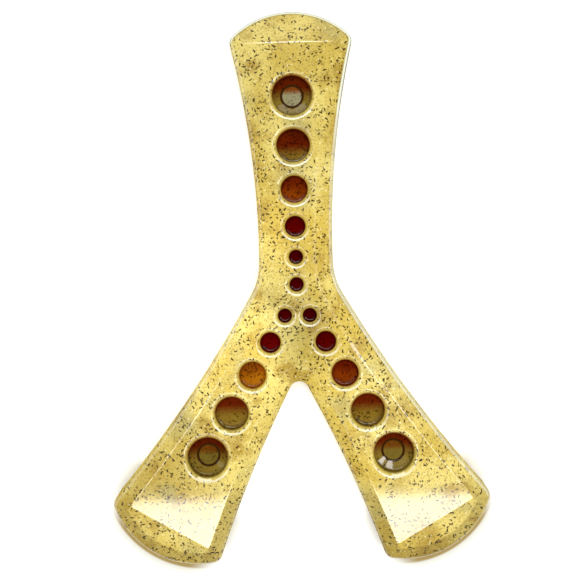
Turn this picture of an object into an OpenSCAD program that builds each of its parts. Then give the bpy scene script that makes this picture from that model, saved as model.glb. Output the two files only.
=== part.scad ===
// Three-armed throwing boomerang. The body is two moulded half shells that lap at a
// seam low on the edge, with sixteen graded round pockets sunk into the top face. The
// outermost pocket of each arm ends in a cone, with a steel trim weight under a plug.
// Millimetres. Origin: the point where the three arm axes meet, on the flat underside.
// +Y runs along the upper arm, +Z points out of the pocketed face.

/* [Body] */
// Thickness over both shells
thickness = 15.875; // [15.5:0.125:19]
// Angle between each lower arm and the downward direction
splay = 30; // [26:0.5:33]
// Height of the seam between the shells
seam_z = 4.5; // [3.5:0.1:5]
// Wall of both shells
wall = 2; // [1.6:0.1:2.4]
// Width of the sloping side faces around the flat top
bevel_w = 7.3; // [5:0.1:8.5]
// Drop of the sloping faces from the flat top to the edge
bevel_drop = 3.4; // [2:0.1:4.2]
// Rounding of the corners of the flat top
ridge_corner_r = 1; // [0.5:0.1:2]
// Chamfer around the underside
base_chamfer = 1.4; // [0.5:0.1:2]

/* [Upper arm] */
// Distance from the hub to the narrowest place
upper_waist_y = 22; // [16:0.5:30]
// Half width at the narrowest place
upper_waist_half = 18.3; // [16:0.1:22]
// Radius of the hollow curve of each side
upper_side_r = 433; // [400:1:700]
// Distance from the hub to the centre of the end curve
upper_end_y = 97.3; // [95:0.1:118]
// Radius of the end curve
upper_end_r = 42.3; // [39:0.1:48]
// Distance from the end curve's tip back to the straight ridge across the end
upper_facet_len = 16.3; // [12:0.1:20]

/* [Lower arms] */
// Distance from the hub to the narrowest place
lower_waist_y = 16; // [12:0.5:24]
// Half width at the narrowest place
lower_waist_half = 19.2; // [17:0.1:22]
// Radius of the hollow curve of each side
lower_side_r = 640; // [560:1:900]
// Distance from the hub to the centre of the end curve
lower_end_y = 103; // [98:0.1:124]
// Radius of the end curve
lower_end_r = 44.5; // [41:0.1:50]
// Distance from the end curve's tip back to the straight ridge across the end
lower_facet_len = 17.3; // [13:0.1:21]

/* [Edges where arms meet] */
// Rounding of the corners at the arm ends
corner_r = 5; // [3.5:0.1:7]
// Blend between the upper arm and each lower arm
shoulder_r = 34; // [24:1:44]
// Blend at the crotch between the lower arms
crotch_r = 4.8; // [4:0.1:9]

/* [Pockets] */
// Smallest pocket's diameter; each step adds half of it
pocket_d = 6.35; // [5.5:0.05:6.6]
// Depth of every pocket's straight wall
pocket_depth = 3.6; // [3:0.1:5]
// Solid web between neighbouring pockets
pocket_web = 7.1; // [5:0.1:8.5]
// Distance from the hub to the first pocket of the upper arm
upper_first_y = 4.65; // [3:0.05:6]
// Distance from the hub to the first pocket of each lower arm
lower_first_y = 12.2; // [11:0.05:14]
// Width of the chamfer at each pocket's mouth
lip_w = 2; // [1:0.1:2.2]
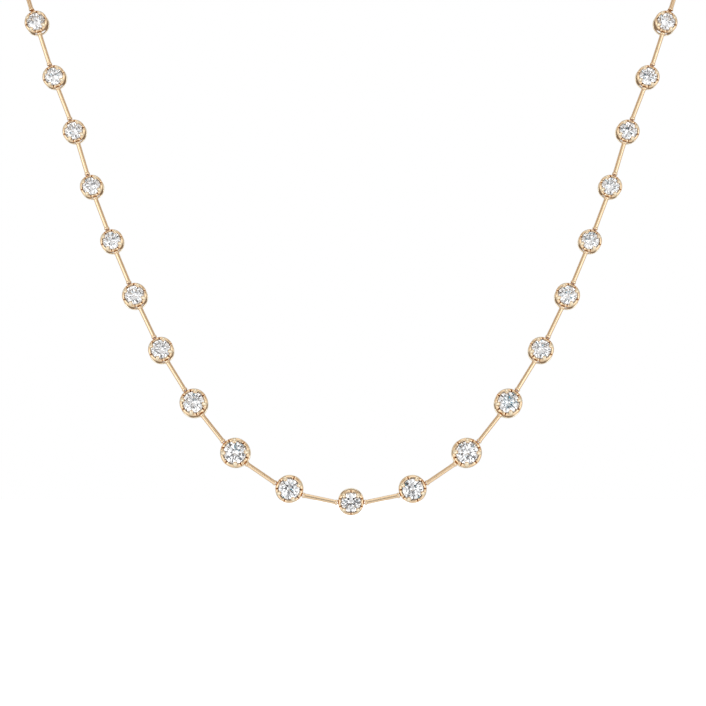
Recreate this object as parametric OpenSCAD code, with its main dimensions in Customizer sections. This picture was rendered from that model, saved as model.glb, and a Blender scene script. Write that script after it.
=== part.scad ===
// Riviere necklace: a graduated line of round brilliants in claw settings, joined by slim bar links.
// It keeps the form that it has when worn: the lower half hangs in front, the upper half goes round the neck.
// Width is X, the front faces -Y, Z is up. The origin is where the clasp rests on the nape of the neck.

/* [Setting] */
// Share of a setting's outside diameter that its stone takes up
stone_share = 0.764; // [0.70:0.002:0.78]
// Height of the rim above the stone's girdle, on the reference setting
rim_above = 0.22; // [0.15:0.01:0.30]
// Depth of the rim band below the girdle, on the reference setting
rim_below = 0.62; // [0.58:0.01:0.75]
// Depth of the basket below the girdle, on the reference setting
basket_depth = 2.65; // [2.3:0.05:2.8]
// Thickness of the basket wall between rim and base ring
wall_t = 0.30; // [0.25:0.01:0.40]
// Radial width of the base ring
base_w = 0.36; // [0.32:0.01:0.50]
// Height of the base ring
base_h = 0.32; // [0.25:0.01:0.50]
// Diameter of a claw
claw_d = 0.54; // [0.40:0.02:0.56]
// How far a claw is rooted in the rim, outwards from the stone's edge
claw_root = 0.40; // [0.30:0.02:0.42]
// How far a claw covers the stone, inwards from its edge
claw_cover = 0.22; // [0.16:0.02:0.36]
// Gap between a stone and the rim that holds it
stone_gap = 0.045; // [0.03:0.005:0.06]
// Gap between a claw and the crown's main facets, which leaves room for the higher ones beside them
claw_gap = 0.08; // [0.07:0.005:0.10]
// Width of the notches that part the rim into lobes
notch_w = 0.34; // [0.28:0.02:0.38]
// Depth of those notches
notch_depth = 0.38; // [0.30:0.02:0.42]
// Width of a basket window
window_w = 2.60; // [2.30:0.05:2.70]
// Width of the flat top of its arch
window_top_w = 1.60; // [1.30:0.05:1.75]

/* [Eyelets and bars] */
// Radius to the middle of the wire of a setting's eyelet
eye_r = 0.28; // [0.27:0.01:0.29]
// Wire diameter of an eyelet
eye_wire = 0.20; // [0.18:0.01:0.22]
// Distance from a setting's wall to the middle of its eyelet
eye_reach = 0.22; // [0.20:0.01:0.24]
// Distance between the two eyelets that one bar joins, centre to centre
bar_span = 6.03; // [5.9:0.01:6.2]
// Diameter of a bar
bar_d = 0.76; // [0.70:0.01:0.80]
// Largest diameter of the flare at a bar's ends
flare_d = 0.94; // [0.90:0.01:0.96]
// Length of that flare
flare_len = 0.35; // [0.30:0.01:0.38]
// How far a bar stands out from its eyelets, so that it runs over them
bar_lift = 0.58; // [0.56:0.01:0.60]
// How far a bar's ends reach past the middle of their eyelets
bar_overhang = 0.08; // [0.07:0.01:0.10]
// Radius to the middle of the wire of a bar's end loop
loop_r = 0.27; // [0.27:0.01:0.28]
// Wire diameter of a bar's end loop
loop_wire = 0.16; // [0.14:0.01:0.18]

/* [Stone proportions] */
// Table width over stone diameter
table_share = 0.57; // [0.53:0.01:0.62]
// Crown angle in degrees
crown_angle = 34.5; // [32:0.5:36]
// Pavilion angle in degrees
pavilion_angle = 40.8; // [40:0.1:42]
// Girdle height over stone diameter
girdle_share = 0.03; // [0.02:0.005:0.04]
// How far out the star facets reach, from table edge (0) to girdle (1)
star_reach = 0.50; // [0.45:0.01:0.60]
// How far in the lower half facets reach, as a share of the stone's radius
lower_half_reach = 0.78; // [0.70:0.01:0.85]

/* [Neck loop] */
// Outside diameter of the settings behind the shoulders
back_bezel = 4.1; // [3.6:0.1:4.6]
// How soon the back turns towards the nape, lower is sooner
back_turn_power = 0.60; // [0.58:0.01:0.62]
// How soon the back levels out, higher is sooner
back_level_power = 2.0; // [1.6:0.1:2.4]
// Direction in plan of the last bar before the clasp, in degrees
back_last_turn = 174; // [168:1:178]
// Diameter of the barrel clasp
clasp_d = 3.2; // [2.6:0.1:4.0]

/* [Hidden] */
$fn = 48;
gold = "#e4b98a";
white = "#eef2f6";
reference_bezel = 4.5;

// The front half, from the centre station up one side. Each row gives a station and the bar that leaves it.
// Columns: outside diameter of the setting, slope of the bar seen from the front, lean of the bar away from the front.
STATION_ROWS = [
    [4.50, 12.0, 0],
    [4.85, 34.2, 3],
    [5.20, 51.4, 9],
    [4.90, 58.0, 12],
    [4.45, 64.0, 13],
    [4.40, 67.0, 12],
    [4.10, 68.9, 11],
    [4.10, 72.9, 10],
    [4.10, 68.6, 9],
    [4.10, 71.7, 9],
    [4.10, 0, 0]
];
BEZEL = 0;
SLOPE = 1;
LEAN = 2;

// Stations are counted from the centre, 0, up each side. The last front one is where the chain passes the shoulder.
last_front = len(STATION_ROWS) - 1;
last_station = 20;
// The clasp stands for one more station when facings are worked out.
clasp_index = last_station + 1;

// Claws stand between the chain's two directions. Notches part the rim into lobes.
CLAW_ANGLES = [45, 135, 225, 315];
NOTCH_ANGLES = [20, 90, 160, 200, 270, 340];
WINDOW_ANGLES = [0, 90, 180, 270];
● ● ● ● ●
## To do
Return exactly what appears above, from the first line of the entries to the line with "upper_facet_len = 16.3; // [12:0.1:20]", inclusive.

## Reply
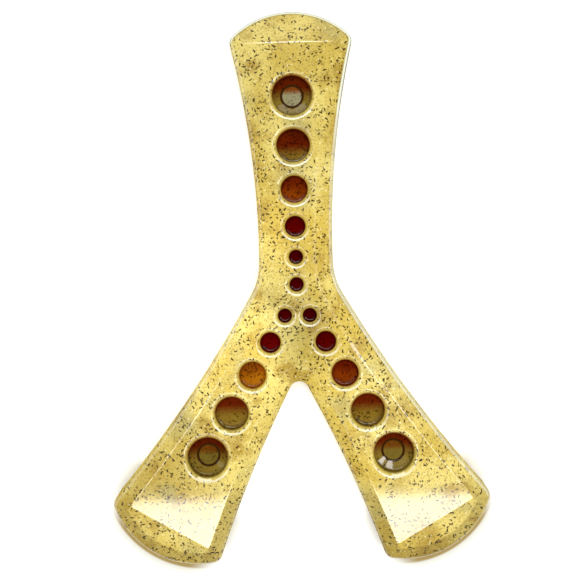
Turn this picture of an object into an OpenSCAD program that builds each of its parts. Then give the bpy scene script that makes this picture from that model, saved as model.glb. Output the two files only.
=== part.scad ===
// Three-armed throwing boomerang. The body is two moulded half shells that lap at a
// seam low on the edge, with sixteen graded round pockets sunk into the top face. The
// outermost pocket of each arm ends in a cone, with a steel trim weight under a plug.
// Millimetres. Origin: the point where the three arm axes meet, on the flat underside.
// +Y runs along the upper arm, +Z points out of the pocketed face.

/* [Body] */
// Thickness over both shells
thickness = 15.875; // [15.5:0.125:19]
// Angle between each lower arm and the downward direction
splay = 30; // [26:0.5:33]
// Height of the seam between the shells
seam_z = 4.5; // [3.5:0.1:5]
// Wall of both shells
wall = 2; // [1.6:0.1:2.4]
// Width of the sloping side faces around the flat top
bevel_w = 7.3; // [5:0.1:8.5]
// Drop of the sloping faces from the flat top to the edge
bevel_drop = 3.4; // [2:0.1:4.2]
// Rounding of the corners of the flat top
ridge_corner_r = 1; // [0.5:0.1:2]
// Chamfer around the underside
base_chamfer = 1.4; // [0.5:0.1:2]

/* [Upper arm] */
// Distance from the hub to the narrowest place
upper_waist_y = 22; // [16:0.5:30]
// Half width at the narrowest place
upper_waist_half = 18.3; // [16:0.1:22]
// Radius of the hollow curve of each side
upper_side_r = 433; // [400:1:700]
// Distance from the hub to the centre of the end curve
upper_end_y = 97.3; // [95:0.1:118]
// Radius of the end curve
upper_end_r = 42.3; // [39:0.1:48]
// Distance from the end curve's tip back to the straight ridge across the end
upper_facet_len = 16.3; // [12:0.1:20]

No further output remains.